Edit: Ups, war ich laaaaaaaaaaaaaahm.


----------



## butterfly84 (30. Mrz 2011)

Also ich habe eine Liste mit Polylines (Kanten) und eine Liste mit Rechtecken (Knoten), wo eine Überschneidung stattfindet. Jedoch tauchen hier auch die Polylines auf, bei deinen keine wirkliche Überschneidungen existieren, also die Kante geht nicht durch den Knoten, sondern berührt halt nur den Rand.

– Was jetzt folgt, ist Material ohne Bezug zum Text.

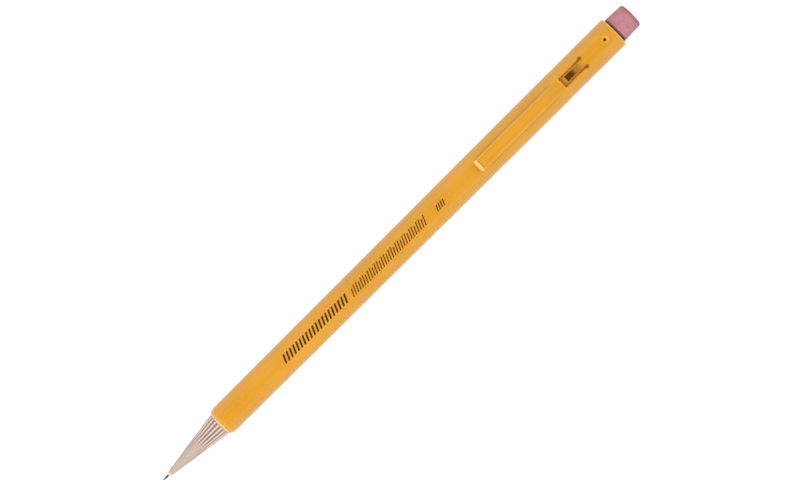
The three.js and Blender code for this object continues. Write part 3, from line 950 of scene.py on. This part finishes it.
def make_nose():
    """A cone whose ribs rise out of its smooth front, with its hidden journal and bore behind."""
    w = NOSE_WEAR_AND_HIGHLIGHT
    angles = evenly(RIBS["count"] * RIBS["steps"])
    valley = ((1 - np.cos(RIBS["count"] * angles)) / 2) ** RIBS["fullness"]
    crest = np.clip(1 - w["crest_falloff"] * valley, 0, 1)
    rings, wear_and_painted_highlight, grime = [], [], []
    for station, radius in nose_outside():
        full = float(ease(station, RIBS["start"], RIBS["full"]))
        rings.append(round_ring(station, radius - RIBS["depth"] * full * valley, angles))
        at_tip = float(1 - ease(station, NOSE["tip"] + w["tip_full"], NOSE["tip"] + w["tip_end"]))
        wear_and_painted_highlight.append(np.maximum(full * crest, at_tip))
        # Painted shade between the ribs.
        grime.append(full * valley**2)
    for station, radius in nose_hidden():
        rings.append(round_ring(station, radius, angles))
        wear_and_painted_highlight.append(np.zeros(len(angles)))
        grime.append(np.zeros(len(angles)))
    points, faces = skin(rings, along_closed=True)
    plastic = MATERIALS["nose_plastic"]
    marks = {"wear_and_painted_highlight": np.concatenate(wear_and_painted_highlight), "grime": np.concatenate(grime)}
    piece = make_piece("nose_shell", points, faces, plastic, "nose_plastic", sharp_degrees=50, **marks)
    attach(piece, "turning_nose")
    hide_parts("nose_cone")


def make_lead():
    """A round lead, with a short taper at its point that writing has blunted."""
    angles = evenly(SIDES["lead"])
    body = [(LEAD["taper_end"], LEAD["radius"]), (LEAD["length"], LEAD["radius"])]
    outline = LEAD_POINT + refined(body, PLAIN_SPACING)
    points, faces = skin([round_ring(station, radius, angles) for station, radius in outline])
    piece = make_piece("lead_stick", points, faces, MATERIALS["lead_graphite"], "lead_graphite")
    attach(piece, "lead_carriage")
    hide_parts("lead")


# ---------------------------------------------------------------- spring


def make_spring():
    """A round wire wound on a helix: the spring of the cushioned tip."""
    s = SPRING
    turns = np.linspace(0, 2 * math.pi * s["turns"], int(s["turns"] * s["steps_per_turn"]) + 1)
    around = evenly(SIDES["wire"])
    first = s["start"] + s["wire"]
    last = s["end"] - s["wire"]
    rings = []
    for turn in turns:
        centre = first + (last - first) * turn / turns[-1]
        radius = s["coil"] + s["wire"] * np.cos(around)
        stations = centre + s["wire"] * np.sin(around)
        rings.append(place(stations, radius * math.sin(turn), radius * math.cos(turn)))
    points, faces = skin(rings)
    piece = make_piece("cushion_coil", points, faces, MATERIALS["spring_steel"], "spring_steel")
    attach(piece, "barrel_body")
    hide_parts("cushion_spring")
    anchor = tuple(place(s["end"], 0.0, 0.0))
    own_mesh(piece)


# ---------------------------------------------------------------- printed marks


def shaft_radius(station):
    """The radius of the barrel's plain shaft, which widens evenly from the lip to the seam."""
    shaft_start = MOUTH + LIP["length"]
    share = (station - shaft_start) / (SEAM["at"] - SEAM["lead"] - shaft_start)
    return LIP["back"] + (TOP_RADIUS - LIP["back"]) * share


def stroke_mesh(start, width, low, high):
    """A thin slanted stroke of ink that follows the round of the barrel."""
    lift = np.array([INK_LIFT, INK_LIFT, -INK_LIFT, -INK_LIFT])
    rings = []
    for across in np.linspace(low, high, INK_STEPS):
        front = start + INK_SLANT * (across - low)
        back = front + width
        stations = np.array([front, back, back, front])
        radius = shaft_radius(stations) + lift
        angle = across / TOP_RADIUS
        rings.append(place(stations, radius * math.sin(angle), radius * math.cos(angle)))
    return skin(rings)


def make_print():
    """Plain slanted strokes in three groups, where the real one has its lettering."""
    points, faces = [], []
    for block in INK_BLOCKS:
        for k in range(int((block["end"] - block["start"]) / block["pitch"])):
            high = block["high"] if k % SHORT_EVERY else block["short"]
            start = block["start"] + k * block["pitch"]
            more_points, more_faces = stroke_mesh(start, block["stroke"], block["low"], high)
            offset = len(points)
            points += list(more_points)
            faces += [tuple(i + offset for i in face) for face in more_faces]
    piece = make_piece("printed_strokes", points, faces, print_ink(), "barrel_plastic")
    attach(piece, "barrel_body")


# ---------------------------------------------------------------- CAD nodes that stay

CARRIED_OVER = {
    "drive_tube": "nose_plastic",
    "drive_tube_cap": "nose_plastic",
    "lead_retainer": "soft_rubber",
    "drag_ring": "soft_rubber",
    "lead_socket": "inner_plastic",
    "carriage": "inner_plastic",
    "spiral_sleeve": "inner_plastic",
    "sleeve_end_cap": "inner_plastic",
}
SOFT_EDGE = {"width": 0.04, "segments": 2, "above_degrees": 40}


def dress_cad_nodes():
    """Gives the mechanism's CAD nodes their materials and slightly rounded edges."""
    for name, slot in CARRIED_OVER.items():
        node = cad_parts[name]
        node.data.materials.clear()
        node.data.materials.append(MATERIALS[slot])
        bevel = node.modifiers.new("soft_edges", "BEVEL")
        bevel.width = SOFT_EDGE["width"] * MM
        bevel.segments = SOFT_EDGE["segments"]
        bevel.limit_method = "ANGLE"
        bevel.angle_limit = math.radians(SOFT_EDGE["above_degrees"])


# ---------------------------------------------------------------- floor, light and camera


def make_floor():
    """A flat card at the height of the pencil's lowest point."""
    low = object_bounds()[0].z
    signs = [(-1, -1), (1, -1), (1, 1), (-1, 1)]
    mesh = bpy.data.meshes.new("floor")
    mesh.from_pydata([(x * FLOOR_HALF, y * FLOOR_HALF, low) for x, y in signs], [], [(0, 1, 2, 3)])
    mesh.materials.append(floor_card())
    floor = bpy.data.objects.new("floor", mesh)
    scene.collection.objects.link(floor)
    floor.visible_diffuse = False


def make_world():
    """A light tent: bright in a wide band above the horizon, and dimmer straight above and below it."""
    world = bpy.data.worlds.new("tent")
    scene.world = world
    world.use_nodes = True
    tree = world.node_tree
    coordinates = tree.nodes.new("ShaderNodeTexCoord")
    split = tree.nodes.new("ShaderNodeSeparateXYZ")
    feed(tree, coordinates.outputs["Generated"], split.inputs["Vector"])
    strength = SKY[0][1]
    for (low, low_strength), (high, high_strength) in zip(SKY, SKY[1:]):
        band = tree.nodes.new("ShaderNodeMapRange")
        feed(tree, split.outputs["Z"], band.inputs["Value"])
        band.inputs["From Min"].default_value = low
        band.inputs["From Max"].default_value = high
        band.inputs["To Max"].default_value = high_strength - low_strength
        total = tree.nodes.new("ShaderNodeMath")
        feed(tree, strength, total.inputs[0])
        feed(tree, band.outputs["Result"], total.inputs[1])
        strength = total.outputs["Value"]
    background = tree.nodes["Background"]
    feed(tree, strength, background.inputs["Strength"])
    feed(tree, WHITE, background.inputs["Color"])


def make_light(name, at, size, watts):
    """A square soft light that faces the middle of the pencil. The tent alone shows in reflections."""
    light = bpy.data.lights.new(name, "AREA")
    light.shape = "SQUARE"
    light.size = size
    light.energy = watts
    lamp = bpy.data.objects.new(name, light)
    lamp.location = at
    aim = -lamp.location
    lamp.rotation_mode = "QUATERNION"
    lamp.rotation_quaternion = aim.to_track_quat("-Z", "Y")
    lamp.visible_glossy = False
    scene.collection.objects.link(lamp)


def make_camera():
    """Straight above the pencil, rolled so that the pencil crosses the picture from corner to corner."""
    camera = bpy.data.cameras.new("camera")
    camera.lens = CAMERA["lens"]
    camera.sensor_width = CAMERA["sensor"]
    viewer = bpy.data.objects.new("camera", camera)
    viewer.location = (CAMERA["x"] * MM, CAMERA["y"] * MM, AXIS_Z + CAMERA["height"] * MM)
    viewer.rotation_euler = (0.0, 0.0, math.radians(CAMERA["roll_degrees"]))
    scene.collection.objects.link(viewer)
    scene.camera = viewer


# ---------------------------------------------------------------- the scene

make_barrel()
make_clip()
make_eraser()
make_nose()
make_lead()
make_spring()
make_print()
dress_cad_nodes()
make_floor()
make_world()
for lamp in LIGHTS:
    make_light(**lamp)
make_camera()
scene.view_settings.view_transform = "Standard"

Eine Überschneidung ist ja nur vorhanden wenn eine Polyline ein Rechteck zweimal durchquert. Also dachte ich mir ich verbinde diese beiden Listen und die, die doppelt sind zeigen die Überschneidung. Das kann man bestimmt eleganter lösen, aber wie gesagt bin noch unerfahren.


----------



## Volvagia (30. Mrz 2011)

Wenn ich das jetzt richtig verstanden habe, schau dir mal Rectangle#intersects(Rectangle) an. Damit kannst du Überschneidungen einfach prüfen, und musst dafür keine Listeinträge kontrollieren. ^^ (Was der Verständlichkeit sicher auch zu Gute kommt.)


----------



## butterfly84 (30. Mrz 2011)

Ich muss die Überprüfung für UML-Klassendiagramme machen, die in XFig gezeichnet werden. D.h. ich hab ne Fig-Datei aus der ich alle Infos hole, deshalb die Listen.


----------



## LP_SE (30. Mrz 2011)

Ich würde einfach eine dritte Liste nehmen:

list 3 wert1 => list1 wert1
list 3 wert2 => list2 wert1
list 3 wert3 => list1 wert2
list 3 wert4 => list2 wert2
list 3 wert5 => list1 wert3
list 3 wert6 => list2 wert3

und dann die Liste übergeben oder auf list 1 übertragen ...


----------